Although I love the creativity of this idea, I see several potential issues with the scalability of the design in terms of the involvement of inter-canister update and/or query calls required for all the nodes to remain in sync. The fact that multiple canisters would constantly be rebalancing with each other (using inter-canister update calls) quite often means that when under significant load the entire application would most likely slow down and get “behind” on rebalancing.
In this situation imagine Canister A trying to update and re-balance with Canister C, Canister C simultaneously trying to re-balance with Canister B, and Canister B is trying to re-balance with Canister A. We end up with inter-canister update call 2+ second “locks” that lock up the rest of re-balancing efforts.
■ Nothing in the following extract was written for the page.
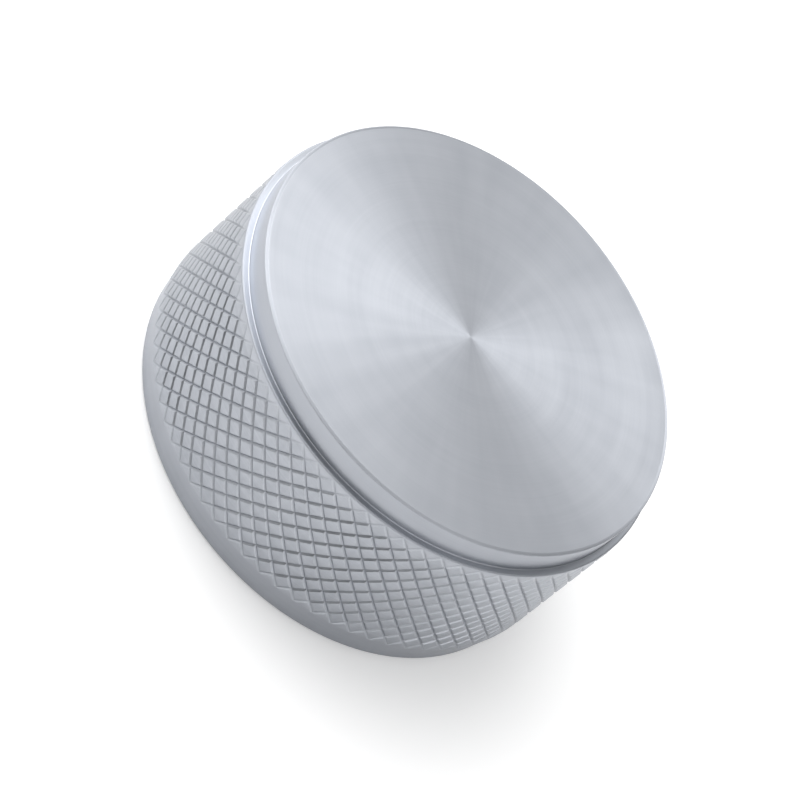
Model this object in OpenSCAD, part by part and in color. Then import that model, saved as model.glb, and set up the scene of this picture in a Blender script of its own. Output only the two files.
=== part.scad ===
// Round furniture knob, turned from bar as one solid piece.
// A diamond-knurled barrel carries a slightly smaller plain cap on its front, and a blind
// tapped hole in the flat back takes the fixing screw.
// The axis is +Z, the back face lies on Z = 0 and the origin is at its centre.

/* [Overall] */
// Height from the back face to the front face
height = 14.2; // [11.5:0.1:15.5]
// Diameter over the knurled barrel
barrel_d = 32; // [25:0.5:35]

/* [Cap] */
// Width of the barrel's shoulder, from the cap's side out to the lands
shoulder_w = 0.5; // [0.3:0.05:2]
// Height of the cap above the shoulder
cap_h = 1.85; // [1:0.05:2.5]
// Radius of the rounding on the front face's edge
cap_round = 0.2; // [0.1:0.05:0.5]
// Radius that the turning tool leaves in the corner between cap and shoulder
corner_r = 0.1; // [0.05:0.01:0.2]

/* [Barrel ends] */
// How far the plain lands stand below the knurl's tops
land_drop = 0.03; // [0.02:0.01:0.08]
// Width of the plain land between the shoulder and the knurl
front_land = 0.15; // [0.15:0.05:1]
// Break on the shoulder's outer corner
shoulder_edge = 0.1; // [0.05:0.01:0.14]
// Width of the plain tapered band at the back
back_band = 2; // [1.5:0.1:3]
// How much the back band narrows towards the back face, on the radius
back_taper = 0.35; // [0.1:0.05:0.8]
// Break on the back face's outer edge
back_edge = 0.2; // [0.1:0.05:0.4]

/* [Knurl] */
// Distance between neighbouring grooves, measured square to them
knurl_pitch = 1.015; // [1:0.005:1.6]
// Width of the grooves between the diamonds' flat tops
groove_width = 0.27; // [0.2:0.01:0.5]
// Angle between a groove's two walls
groove_angle = 90; // [60:5:120]
// How many half diamonds the grooves take to reach their depth at the front
front_runout = 2; // [1:0.5:4]
// The same at the back
back_runout = 1.5; // [1:0.5:4]

/* [Tapped hole] */
// Nominal diameter of the screw thread
thread_d = 4; // [3:1:6]
// Pitch of the screw thread
thread_pitch = 0.7; // [0.5:0.05:1]
// Depth of full bore from the back face
hole_depth = 9.5; // [6:0.5:10]
// How far the mouth's countersink stands outside the thread, on the radius
mouth_extra = 0.3; // [0.1:0.1:0.6]
// Point angle of the drill that made the hole
drill_angle = 118; // [90:1:135]

/* [Hidden] */
$fn = 180;

barrel_r = barrel_d / 2;
land_r = barrel_r - land_drop;
cap_r = land_r - shoulder_w;
shoulder_z = height - cap_h;

// A whole number of grooves goes round the barrel, at 45 degrees to the axis but for the little
// that lets a whole number of diamonds fill the knurl's length. One step is the angle from a
// diamond to the next, and one rise is half a diamond's height.
grooves = round(PI * barrel_d * cos(45) / knurl_pitch);
step = 360 / grooves;
knurl_top = shoulder_z - front_land;
knurl_base = back_band;
levels = round((knurl_top - knurl_base) / (PI * barrel_r / grooves));
rise = (knurl_top - knurl_base) / levels;

// Depth of the grooves, and the share of the pitch that the flat tops keep: half a top's width as
// an angle, and half its height along the axis
groove_depth = groove_width / 2 / tan(groove_angle / 2);
top_share = 1 - groove_width / (PI * barrel_d * cos(45) / grooves);
top_half = top_share * step / 2;
top_rise = top_share * rise;

tap_r = (thread_d - thread_pitch) / 2;
mouth_r = thread_d / 2 + mouth_extra;
drill_point = tap_r / tan(drill_angle / 2);

function on_radius(r, angle, z) = [r * cos(angle), r * sin(angle), z];

// Diamonds on every other level stand half a step further round.
function diamond_angle(level, i) = (i + (level % 2) / 2) * step;
function level_z(level) = knurl_base + level * rise;

// The knurling wheel's rounded edges let the grooves run out to nothing at both ends.
function depth_at(level) =
    let (
        share = min(level / back_runout, (levels - level) / front_runout, 1),
        rounded = 1 - (1 - share) * (1 - share)
    )
    max(rounded * groove_depth, land_drop / 2);

// Each diamond owns five points: the crossing at its left, then its top's left, upper, right and
// lower corners. The upper and lower corners lie in the plane of the side ones.
function diamond_points(level, i) =
    let (angle = diamond_angle(level, i), z = level_z(level), flat_r = barrel_r * cos(top_half))
    [
        on_radius(barrel_r - depth_at(level), angle - step / 2, z),
        on_radius(barrel_r, angle - top_half, z),
        on_radius(flat_r, angle, z + top_rise),
        on_radius(barrel_r, angle + top_half, z),
        on_radius(flat_r, angle, z - top_rise)
    ];

// Index of a diamond's point, with the count round the barrel closed on itself
function at(level, i, point) = (level * grooves + (i + grooves) % grooves) * 5 + point;
function left_crossing(level, i) = at(level, i, 0);
function right_crossing(level, i) = at(level, i + 1, 0);
// The crossing above or below a diamond belongs to the next level, half a step away.
function next_crossing(level, i, way) = at(level + way, i + level % 2, 0);

function upper_walls(level, i) =
    let (above = next_crossing(level, i, 1))
    [
        [at(level, i, 2), above, right_crossing(level, i), at(level, i, 3)],
        [at(level, i, 1), left_crossing(level, i), above, at(level, i, 2)]
    ];
function lower_walls(level, i) =
    let (below = next_crossing(level, i, -1))
    [
        [at(level, i, 3), right_crossing(level, i), below, at(level, i, 4)],
        [at(level, i, 4), below, left_crossing(level, i), at(level, i, 1)]
    ];

// Each end is cut across a row of diamonds, and closed from the axis out.
function end_fan(level, i, centre, turn) =
    [
        for (edge = [
            [left_crossing(level, i), at(level, i, 1)],
            [at(level, i, 1), at(level, i, 3)],
            [at(level, i, 3), right_crossing(level, i)]
        ])
        turn > 0 ? [centre, edge[1], edge[0]] : [centre, edge[0], edge[1]]
    ];

module knurled_disc() {
    all_i = [0 : grooves - 1];
    points = [for (level = [0 : levels], i = all_i) each diamond_points(level, i)];
    base_centre = len(points);
    top_centre = base_centre + 1;
    whole = [for (level = [1 : levels - 1], i = all_i)
        [at(level, i, 1), at(level, i, 2), at(level, i, 3), at(level, i, 4)]];
    base_halves = [for (i = all_i) [at(0, i, 1), at(0, i, 2), at(0, i, 3)]];
    top_halves = [for (i = all_i) [at(levels, i, 1), at(levels, i, 3), at(levels, i, 4)]];
    walls = [
        for (level = [0 : levels - 1], i = all_i) each upper_walls(level, i),
        for (level = [1 : levels], i = all_i) each lower_walls(level, i)
    ];
    ends = [
        for (i = all_i) each end_fan(0, i, base_centre, -1),
        for (i = all_i) each end_fan(levels, i, top_centre, 1)
    ];
    polyhedron(
        points = concat(points, [[0, 0, level_z(0)], [0, 0, level_z(levels)]]),
        faces = concat(whole, base_halves, top_halves, walls, ends)
    );
}

// Plain back band, from the back face up to the knurl
module back_end() {
    rotate_extrude()
        polygon([
            [0, 0],
            [land_r - back_taper - back_edge, 0],
            [land_r - back_taper, back_edge],
            [land_r, knurl_base],
            [0, knurl_base]
        ]);
}

// Plain land, shoulder and cap, from the knurl up to the front face
module front_end() {
    rotate_extrude() {
        polygon([
            [0, knurl_top],
            [land_r, knurl_top],
            [land_r, shoulder_z - shoulder_edge],
            [land_r - shoulder_edge, shoulder_z],
            [cap_r, shoulder_z],
            [cap_r, height - cap_round],
            [cap_r - cap_round, height],
            [0, height]
        ]);
        translate([cap_r - cap_round, height - cap_round])
            circle(r = cap_round);
        translate([cap_r, shoulder_z])
            difference() {
                square(corner_r);
                translate([corner_r, corner_r])
                    circle(r = corner_r);
            }
    }
}

// Blind hole drilled from the back, with the drill's point at its end and a countersunk mouth
module tapped_hole() {
    rotate_extrude()
        polygon([
            [0, -1],
            [mouth_r + 1, -1],
            [tap_r, mouth_r - tap_r],
            [tap_r, hole_depth],
            [0, hole_depth + drill_point]
        ]);
}

module knob() {
    color("#b4b8bf")
        difference() {
            union() {
                knurled_disc();
                back_end();
                front_end();
            }
            tapped_hole();
        }
}

knob();
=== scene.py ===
from math import atan2, cos, pi, radians, sin, tan

import bmesh
import bpy
from mathutils import Matrix, Vector


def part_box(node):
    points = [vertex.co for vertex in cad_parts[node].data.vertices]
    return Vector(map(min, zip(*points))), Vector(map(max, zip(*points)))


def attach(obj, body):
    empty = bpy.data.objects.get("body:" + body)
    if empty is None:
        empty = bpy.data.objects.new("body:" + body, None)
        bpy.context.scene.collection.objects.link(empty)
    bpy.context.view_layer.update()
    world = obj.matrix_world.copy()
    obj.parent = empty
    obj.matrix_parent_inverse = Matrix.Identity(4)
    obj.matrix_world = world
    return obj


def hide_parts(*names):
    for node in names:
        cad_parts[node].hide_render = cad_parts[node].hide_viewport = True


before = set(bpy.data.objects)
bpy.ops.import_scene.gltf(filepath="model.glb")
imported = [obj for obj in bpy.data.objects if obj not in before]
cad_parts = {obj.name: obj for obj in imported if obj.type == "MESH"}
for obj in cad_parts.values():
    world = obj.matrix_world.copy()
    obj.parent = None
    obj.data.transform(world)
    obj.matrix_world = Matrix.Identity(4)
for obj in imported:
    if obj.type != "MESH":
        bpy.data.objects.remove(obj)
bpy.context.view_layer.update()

# ---------------------------------------------------------------------------------------------
# Front end of the knob. The whole knob is one piece, turned from satin steel bar. Here are the
# spun front face, the plain cap with its broken edge, and the shoulder and the land behind it.
# ---------------------------------------------------------------------------------------------
MM = 0.001
_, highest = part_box("knob")
height = highest.z
barrel_r = highest.x
land_drop = 0.03 * MM
land_r = barrel_r - land_drop
front_land = 0.15 * MM
shoulder_width = 0.5 * MM
shoulder_edge = 0.1 * MM
cap_r = land_r - shoulder_width
cap_h = 1.85 * MM
shoulder_z = height - cap_h
corner_r = 0.06 * MM
# The cap's edge is broken to an oval, wider than it is deep.
rim_across = 0.24 * MM
rim_down = 0.12 * MM
face_r = cap_r - rim_across
# A flat has a ring this near each of its ends, so that a round's shading stays on the round.
near = 0.03 * MM

# Every ring of the turned surfaces has its corners at the knurl's own angles, so that they close
# on it. Half a pad, from its middle out: share of half a step, and share of the groove's depth
# there. It has a flat top, a rounded edge, the groove's wall and a rounded bottom.
grooves = 70
pad_profile = ((0, 0), (0.7, 0), (0.734, 0.035), (0.775, 0.155), (0.955, 0.82), (1, 0.93))
stations = [station for station, _ in pad_profile]
step = 2 * pi / grooves
ring_angles = [
    step * (i + side * station / 2)
    for i in range(grooves)
    for side, row in ((-1, stations[:0:-1]), (1, stations[:-1]))
    for station in row
]


def arc(centre_r, centre_z, across, up, start, end, points):
    """Points of a round or an oval arc about a centre, from one angle to another."""
    turns = [radians(start + (end - start) * i / points) for i in range(points + 1)]
    return [(centre_r + across * cos(t), centre_z + up * sin(t)) for t in turns]


def add_ring(mesh, r, z, angles):
    """One ring of corners round the axis, or the single corner on the axis."""
    if r == 0:
        return [mesh.verts.new((0, 0, z))]
    return [mesh.verts.new((r * cos(a), r * sin(a), z)) for a in angles]


def join_rings(mesh, first, second, material):
    """Faces between two rings, either of which may be the single corner on the axis."""
    count = max(len(first), len(second))
    for i in range(count):
        j = (i + 1) % count
        corners = [first[i % len(first)], first[j % len(first)],
                   second[j % len(second)], second[i % len(second)]]
        mesh.faces.new(list(dict.fromkeys(corners))).material_index = material


def turn(mesh, profile, angles, material):
    """Turns a profile of (radius, height) points into a surface."""
    rings = [add_ring(mesh, r, z, angles) for r, z in profile]
    for first, second in zip(rings, rings[1:]):
        join_rings(mesh, first, second, material)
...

In a large enough application with enough of these requests coming in, I could see this eventually leading to application failure.
A few questions.
-
When the number of nodes is increased from N to N+1, how long does the complete re-paritioning take? How does this change as we go from N=3 to N=50?
-
If you have N=10 canister nodes and you hit each canister with the exact same ~500 requests in a second, how long does it take to re-balance? What about ~1000 requests/sec?
-
Does Anchor Hashing allow me any control over knowing the exact canister node/partition that my data was sent to? For example, can I easily ensure that all data for a specific user is in a specific canister, or do I need to spin up a new scaled storage actor for each user in order to do this?
-
How is the client expected to know of and randomly pick which canister to interact with at any one time given that the management canister generates random canister ids?
We were at about 5800 wasm functions (not using any optimisers at that point). We had about 17 entities that used variants, ie…
#common; #uncommon; #rare
I changed the go generator to skip variants and just reference them by ID (like a normal database relation), then recompiled and we were at 5200.
Going through the wasm-objdump logs and grepping for #common returned way more lines than I would have expected. It was at about 40 per variant, which makes sense if we dropped about 600 funcs.